Одним из внимательных слушателей «Альцесты» был Жан Жак Руссо. Но его мнение также оказалось отчасти созвучным общему вердикту: «Я не знаю оперы, в которой чувства были бы менее разнообразны, чем в «Альцесте»: в ней всё вращается почти между двумя только чувствами: скорби и страха»[125]. И хотя к концу 1776 года опера была сыграна 45 раз, никто не сумел полюбить её так, как успели полюбить «Ифигению в Авлиде» и особенно «Орфея». До сих пор «Альцесту» ставят на сцене очень редко, поскольку к ней довольно трудно подобрать ключи, раскрывающие не только музыкальные красоты партитуры, но и смысловую глубину произведения.
Психологические коллизии, содержащиеся в «Альцесте», действительно требуют от слушателей соучастия, предполагающего определённый житейский опыт и душевную зрелость. Человек остаётся здесь наедине со смертью и судьбой, и совершенно неважно, какого он ранга, сана и возраста: перед неизбежным все равны. «Ни моих несчастий, ни ужаса, наполняющего мою душу, не поймёт тот, кто не чувствует супружеской любви и не имеет материнского сердца», — говорит Альцеста в либретто Кальцабиджи в первой своей арии, обращаясь и к богам, и к народу. При кратком изложении сюжета может показаться, что самопожертвование даётся столь безупречной героине легко, но это совсем не так. Ей страшно умирать, однако она знает, кто никто, кроме неё, на это не отважится. После изречения оракула народ в ужасе покидает храм Аполлона.
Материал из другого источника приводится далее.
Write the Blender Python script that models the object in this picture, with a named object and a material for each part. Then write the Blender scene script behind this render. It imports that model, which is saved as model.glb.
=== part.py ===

Первый акт в венской редакции завершается диалогом и хором, показывающим, чего на самом деле стоит народная любовь к доброму царю.
и близких… жен… любимых… и любящих… и нежных…
Мне недостанет доблести…
Я весь дрожу от мысли…
О что за страшный день!..
А как царица?.. Как Альцеста?
Наш справедливый царь!.. Отец родной!..
Не сетуй на народ свой верный…
Не вини в любви притворной…
В вероломстве…
Все, кто служит, кто правит — рождены для страданий.
Троны зиждутся не на блаженстве; на слезах и заботах, на страстях и тревогах — вот тираны царей.
В парижской редакции этой народной сцены нет. Акт завершается мощной арией Альцесты
Эта ария рассчитана на певицу с очень сильным и ровным во всех регистрах голосом, способным перевесить весьма плотную и даже тяжёлую инструментовку (в оркестре звучат, помимо прочего, тромбоны, символизирующие потусторонний мир). Любовь сильнее смерти, а человеческий дух способен преодолеть естественное чувство самосохранения, но это — удел избранных натур, истинных героев и героинь. Таков нравственный итог первого акта в парижской версии «Альцесты» (в венской версии эта ария предшествует ансамблево-хоровому финалу с его скептическим резюме). Дю Рулле довольно точно перевёл стихи Кальцабиджи на французский язык, хотя в итальянском варианте они звучат более эффектно с фонетической точки зрения (Ombre, larve, compagne di morte — «Тени, призраки, спутники смерти»).